Expect standing water for miles, ankle to knee on average and waist-deep in the deeper strands. Progress is slow — plan for 1 to 1.5 miles per hour, not the 3 you’d make on dry ground.

Alligators live in the strands. They generally move off as you approach; give them distance, never approach or feed, and stay alert at water crossings and gator holes. Cottonmouths are present too — watch where you reach and step.

Bailouts are limited. Between Oasis and I-75 you are committed to long stretches with no easy exit. Cell coverage is spotty to none. Navigation is a real skill demand, not a formality — submerged blazes and braided strands lead people astray.

Cold fronts can drop nights into the 40s°F, and being perpetually wet makes that colder than it sounds — hypothermia is a genuine off-season-cold-front risk. Dry camp clothes and a warm sleep system aren’t luxuries.

What it’s not

It’s not a casual day hike. It’s not a stroll on a boardwalk — that’s the Loop Road interpretive walks, which are a fine, dry, beginner-friendly way to see Big Cypress without committing to the strand. It’s not the place to learn backpacking, learn navigation, or test new gear. If wet feet, alligators, and miles of trackless water don’t sound like the appeal — and for most people they shouldn’t — this section is not for you, and there is no shame in that.

What it IS

It is the wildest, wettest start of a 1,500-mile trail, and one of the last truly remote walks in the eastern United States. The cypress strands you wade through are functioning Everglades — water you can drink the geology of, trees standing in the same sheet flow that has crossed this limestone for thousands of years. You will see wood storks, herons, maybe a Florida panther’s sign. You will go a full day without a building, a road, or another person.

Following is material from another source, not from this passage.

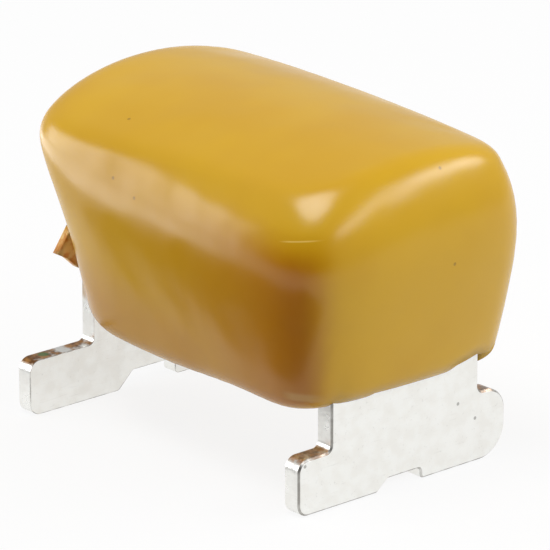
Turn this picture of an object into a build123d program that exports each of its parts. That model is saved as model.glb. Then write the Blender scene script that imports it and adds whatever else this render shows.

Somewhere out in a flooded strand, knee-deep, poles probing ahead, you understand why the Florida Trail begins down here: not as a victory lap, but as the place that decides whether the rest of the walk is yours to take.

If you go

  • Nearest base: Ochopee / Everglades City on US-41, or Naples to the west.
  • Start: Oasis Visitor Center, US-41 — check in first.
  • Bring: map + GPS + compass, trekking poles, drain-friendly footwear, dry bags, dry camp clothes, 20–30°F-capable sleep system in cold fronts.
  • Season: December–March; January–February is the safest, lowest-water window.
  • Map: Florida Trail Association — floridahiking.org.
  • Pairing: dry off the next day on the marked Loop Road interpretive walks before driving out.